Acho que os grandes desafios das nossas vidas são ao mesmo tempo sempre uma grande oportunidade de evoluir, de crescer também. A gente pode escolher fugir, negar e não usufruir dessa chance. Mas eu, pessoalmente, acho que só vai fazer com que todo o sofrimento seja em vão. O brasileiro é por essência muito criativo, alegre e trabalhador. Estar perto de quem nos inspira, procurar inspirações resulta em esperança. Não tenho dúvida de que dias melhores virão e acho que a gente deve aproveitar o que essa tragédia está nos mostrando e nos apropriar disso para seguir ganhando o maior deslocamento possível na compreensão de indivíduo e coletivo. O país é imenso e muito desigual, com realidades muito distintas. A gente existe na relação com o outro. É nela que nos tornamos concretos. Então, acredito que quanto mais nos conhecermos nas nossas qualidades e defeitos, mais fortalecidos.
HT – Como a Marjorie está passando esse período de isolamento?

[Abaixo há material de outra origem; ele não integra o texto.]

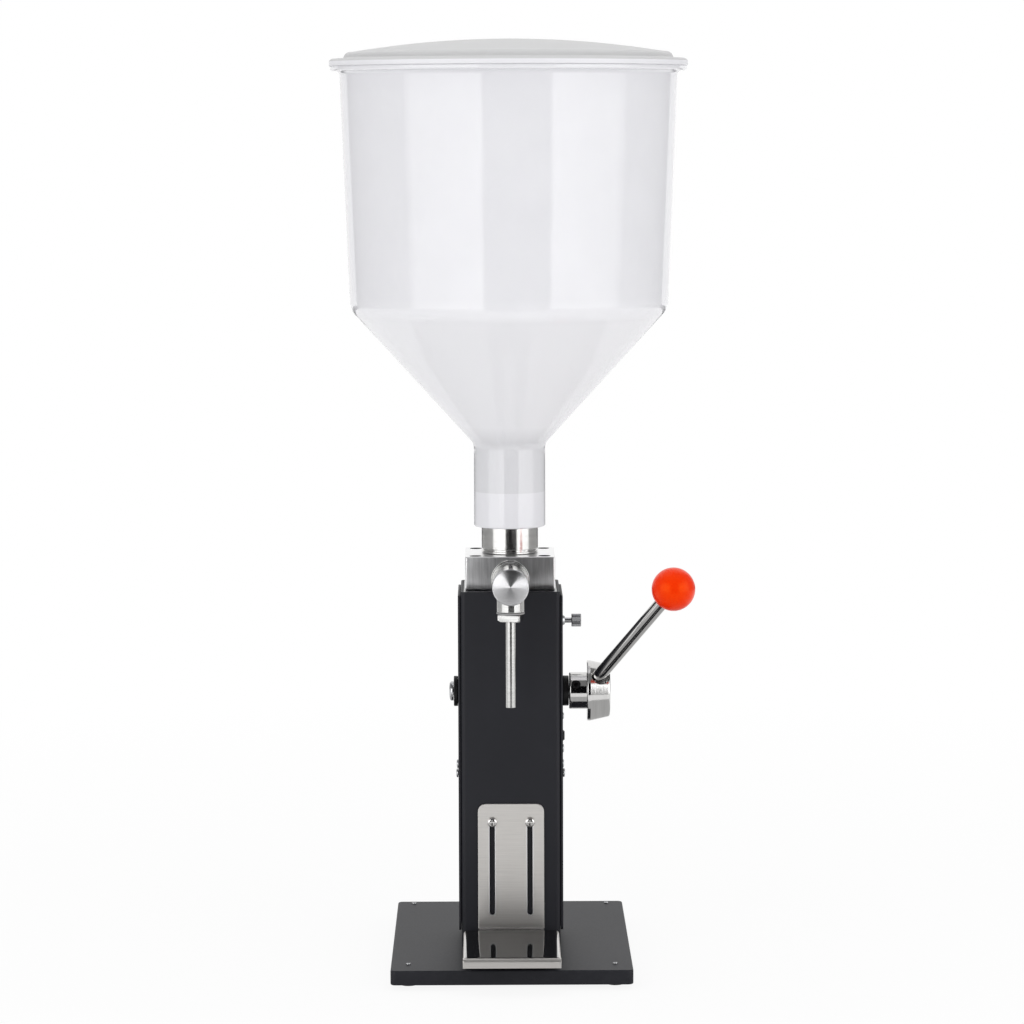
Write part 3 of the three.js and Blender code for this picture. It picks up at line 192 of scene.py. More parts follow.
def circle(u, v, diameter, sides=48):
    """Middle plus half the diameter times cosine and sine. A hole runs the other way round than
    an outer line, so that its normals point into the sheet."""
    angle = -np.linspace(0, 2 * np.pi, sides, endpoint=False)
    return np.stack([u + diameter / 2 * np.cos(angle), v + diameter / 2 * np.sin(angle)], -1)


def inset(line, depth):
    """Each point moves into the material by depth, along the mean normal of its two edges."""
    way = np.roll(line, -1, 0) - line
    way /= np.hypot(*way.T)[:, None]
    left = np.stack([-way[:, 1], way[:, 0]], 1)
    other = np.roll(left, 1, 0)
    mean = (left + other) / (1 + (left * other).sum(1))[:, None]
    return line + mean * depth


def eased(thickness, edge, steps=3, hold=0.3):
    """Depth and height down an edge: a quarter circle at the top and one at the bottom."""
    t = np.linspace(0, np.pi / 2, steps + 1)
    depth, height = edge * (1 - np.sin(t)), edge * (1 - np.cos(t))
    low = np.stack([depth, height], -1)
    high = np.stack([depth[::-1], thickness - height[::-1]], -1)
    flat = [(edge + hold, 0)], [(edge + hold, thickness)]
    return np.vstack([flat[0], low, high, flat[1]])


def plate(loops, thickness, edge, bends=(), steps=3):
    """A sheet between height 0 and its thickness. Bends are pairs of point numbers of the first
    line that a fold has to run between, so that the flat faces can be folded afterwards."""
    profile = eased(thickness, edge, steps)
    points, faces, start, flat, border = [], [], 0, [], []
    for line in loops:
        rim = np.stack([np.column_stack([inset(line, d), np.full(len(line), h)]) for d, h in profile])
        n, m = rim.shape[:2]
        at = start + np.arange(n * m).reshape(n, m)
        low, high = at[:-1], at[1:]
        faces += np.stack([low, np.roll(low, -1, 1), np.roll(high, -1, 1), high], -1).reshape(-1, 4).tolist()
        k = len(flat)
        flat += [(int(i), int(j)) for i, j in zip(at[0], at[-1])]
        border += [(k + i, k + (i + 1) % m) for i in range(m)]
        points.append(rim.reshape(-1, 3))
        start += n * m
    points = np.vstack(points)
    low, high = np.array(flat).T
    face = points[low][:, :2]
    found = delaunay_2d_cdt([tuple(p) for p in face], border + list(bends), [], 0, 1e-6)
    corners = np.array(found[2])
    middle = np.asarray([tuple(p) for p in found[0]])[corners].mean(1)
    kept = corners[inside(middle, [inset(line, profile[0, 0]) for line in loops])]
    faces += low[kept[:, ::-1]].tolist() + high[kept].tolist()
    return outward(points, faces)


def inside(at, loops):
    """A point is in the sheet where a ray from it crosses the lines an odd number of times."""
    odd = np.zeros(len(at), int)
    for line in loops:
        p, q = line, np.roll(line, -1, 0)
        above = (p[:, 1] > at[:, 1:]) != (q[:, 1] > at[:, 1:])
        rise = np.where(q[:, 1] == p[:, 1], 1, q[:, 1] - p[:, 1])
        cross = p[:, 0] + (at[:, 1:] - p[:, 1]) * (q[:, 0] - p[:, 0]) / rise
        odd += (above & (at[:, :1] < cross)).sum(1)
    return odd % 2 == 1


print("a plate with a hole has", len(plate([rectangle(0, 0, 9, 9, 1), circle(4, 4, 3)], 2, 0.2)[1]), "faces")

# %% [markdown]
# ## From numbers to Blender
#
# `make` puts a shape into a mesh, in metres, and tells the frame what the piece stands for:
# the body that it rides on and the CAD nodes that it replaces. Where two round forms meet at an
# angle, a boolean finds their common edge, as a mill would cut it.


# %% Meshes and booleans
def mesh_of(name, shape):
    """Millimetres about the pump's axis become metres in the frame."""
    mesh = bpy.data.meshes.new(name)
    mesh.from_pydata((shape[0] * MM + (0, pump_y, 0)).tolist(), [], [list(f) for f in shape[1]])
    mesh.shade_smooth()
    return mesh


def make(name, shape, material, body, slot, *nodes, crease=38):
    """One finished piece: smooth, but sharp where two faces meet at more than the crease."""
    mesh = mesh_of(name, shape)
    mesh.set_sharp_from_angle(angle=np.radians(crease))
    mesh.materials.append(material)
    piece = bpy.data.objects.new(name, mesh)
    bpy.context.scene.collection.objects.link(piece)
    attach(piece, body)
    if nodes:
        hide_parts(*nodes)
    print(f"{name}: {len(mesh.polygons)} faces")
    return piece


def carved(base, *steps):
    """Joins or cuts the base with one shape after another, and gives points and faces back."""
    scratch = []
    for shape in [base] + [tool for _, tool in steps]:
        scratch.append(bpy.data.objects.new("scratch", mesh_of("scratch", shape)))
        bpy.context.scene.collection.objects.link(scratch[-1])
    for (operation, _), tool in zip(steps, scratch[1:]):
        change = scratch[0].modifiers.new(operation, "BOOLEAN")
        change.operation, change.object, change.solver = operation, tool, "EXACT"
    bpy.context.view_layer.update()
    made = scratch[0].evaluated_get(bpy.context.evaluated_depsgraph_get()).to_mesh()
    points = np.empty(len(made.vertices) * 3)
    made.vertices.foreach_get("co", points)
    faces = [tuple(p.vertices) for p in made.polygons]
    for thing in scratch:
        data = thing.data
        bpy.data.objects.remove(thing)
        bpy.data.meshes.remove(data)
    return (points.reshape(-1, 3) - (0, pump_y, 0)) / MM, faces


# %% [markdown]
# ## Shader maths in plain Python
#
# A finish is mostly sums: a colour plus a little grain, a roughness minus the wear on an edge.
# `Value` wraps a node's output so that such a sum can be written as one, and `Finish.node`
# makes any other node. Patterns read object coordinates, so they stay put on the moving pieces.


# %% Wrapped sockets
class Value:
    """A shader socket. Each operator adds the Math node of its name."""

    def __init__(self, finish, socket):
        self.finish, self.socket = finish, socket

    def maths(self, operation, *values, clamp=False):
        return self.finish.node("Math", {"operation": operation, "use_clamp": clamp}, dict(enumerate(values)))

    def __add__(self, other):
        return self.maths("ADD", self, other)

    def __sub__(self, other):
        return self.maths("SUBTRACT", self, other)

    def __rsub__(self, other):
        return self.maths("SUBTRACT", other, self)

    def __mul__(self, other):
        return self.maths("MULTIPLY", self, other)

    def __abs__(self):
        return self.maths("ABSOLUTE", self)

    __radd__, __rmul__ = __add__, __mul__

    def most(self, other):
        """The larger of two values."""
        return self.maths("MAXIMUM", self, other)

    def over(self, start, end):
        """0 below start, 1 above end, and even in between."""
        return self.maths("MULTIPLY_ADD", self, 1 / (end - start), -start / (end - start), clamp=True)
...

ME – Comparando com a realidade da maioria dos brasileiros, estou passando quase ilesa. Eu vivo o isolamento com o medo projetado pela imaginação tanto sobre o vírus quanto sobre as perdas. A realidade desse momento tem consequências muito distintas de acordo com cada vida. Sem dúvida estamos no mesmo contexto, mas algumas especificidades alteram radicalmente o desafio. Eu tive que lidar com todo o desamparo emocional, muito medo, tristeza, incerteza, abandono tudo que chega junto com essa ameaça de morte, vivendo e assistindo a todo esse sofrimento em cadeia disparado pelo vírus. Com o privilégio de ter suporte para enfrentar o isolamento apenas por esse viés e auxiliar familiares, amigos e grupos mais vulneráveis da sociedade.
HT – Planos futuros?
ME – Tivemos que interromper as filmagens da série ‘FIM’, uma adaptação livro da Fernanda Torres feita por ela mesma, em março desse ano (Marjorie fará Ruth, par romântico de Fabio Assunção). Filmamos apenas umas semanas e tivemos que parar, mas pretendemos retomar. Ainda temos a quarta e quinta temporadas do ‘Sob Pressão’ para serrem rodadas. Tirando a estreia do “Noturnos”, todos os outros projetos ainda estão avaliando uma adaptação para conseguir incorporar a realidade do momento ainda com a presença e ameaça da Covid-19. Então, a curto prazo meus planos são de me manter viva e saudável e, a médio e longo prazo, ainda um pouco imprevisível.